In February 2006, the band has promised a new full-length CD "ORDINARY" to be released on July 1, 2006. The record release will take place in Baltimore, MD at the club Sonar.

==Former and Current Lineup==
- Rob Lasky: drums (member:1994 - 1997)
- Jason Fubler: Rhythm Guitar (member:1994 - 2002)
- Don DeOliveira: Lead Guitar/Vocals (member:1994–present)
- Kevin Baker: Bass guitar (member:1996–present)
- Jeff Jones: Lead Vocals/Rhythm Guitar (member:1994–present)
- Alan Cook: Bass guitar (member:1994 - 1996)
- Jerome Maffeo: drums (member:1997 - 2000)
- Matt Toronto: drums (member:2001–present)
- Mike "Bigga" Haight: Turntables/Samples and Programming (member:1997 - 2000)
- DJ Geoffro: Turntables/Samples and Programming (member:2001 - 2006)

==Influences==
Alice in Chains, Limp Bizkit, Korn, Kid Rock, P.O.D., 311, Deftones, Incubus

==Discography==
===Full-length===
Distant CD / LP (Monument Records 1996)
- Sometimes She Cries — Jealous — Leech — Triggerfinger — Wishing Well — Drop Me — Wrongman — Ditch Ritual — Breathe — Bloodstains — Dismal Morning — Admiration

Even Further CD / LP (Fowl 1999)
- Keeps Coming Down — Ring Around the Sun — Doubt — Better Way — Same as You — Piece of Heaven — Hourglass — DJ Bigga Jam '99 — Shame

Long Way Down CD / LP (Fowl 2001)
- Dirty — Considerate Apathy — Long Way Down — Leaving Heaven — Reinvent —	Quiver — Never Be Mine — Bloodstains — Sometimes She Cries — Considerate Apathy (Feeling Low)

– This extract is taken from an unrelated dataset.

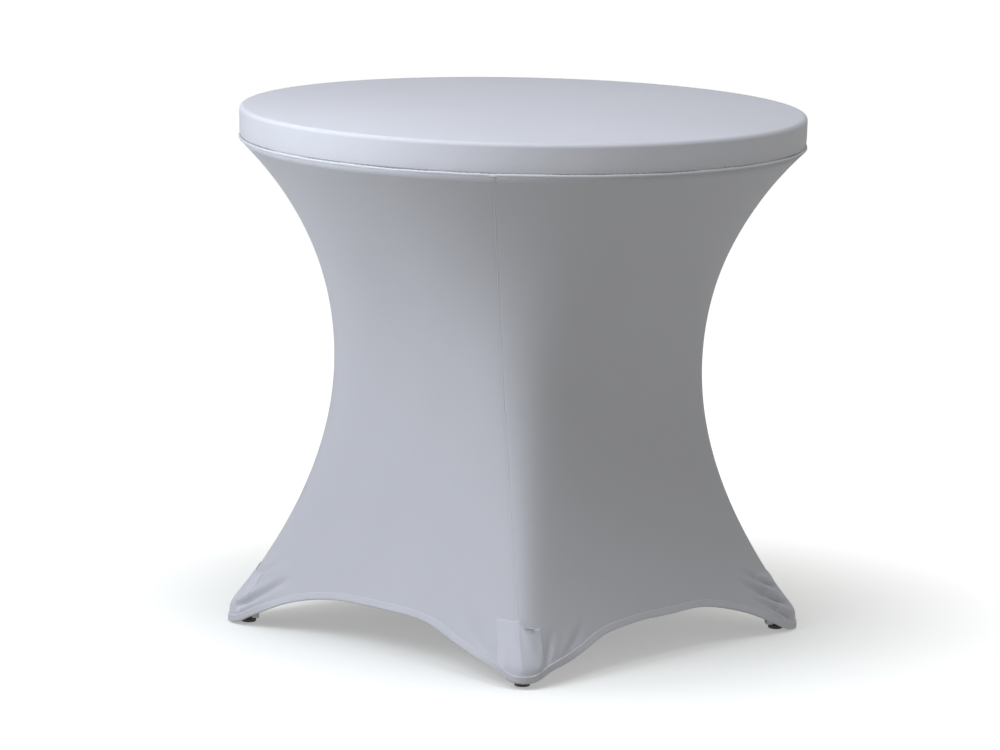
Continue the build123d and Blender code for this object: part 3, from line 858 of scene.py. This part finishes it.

Ordinary CD / LP Mothership/Gig Records 2006
- Let It Go — Ordinary — Nevermine — Here On My Own — On and On — Weight of My Soul — The Rest of the World — The Meaning of Vain — When You're Gone — Who I Thought I'd Be — Every Time She Goes

==Trivia==
Bassist Kevin Baker also was the head of Public Relations for Unsung Hero magazine.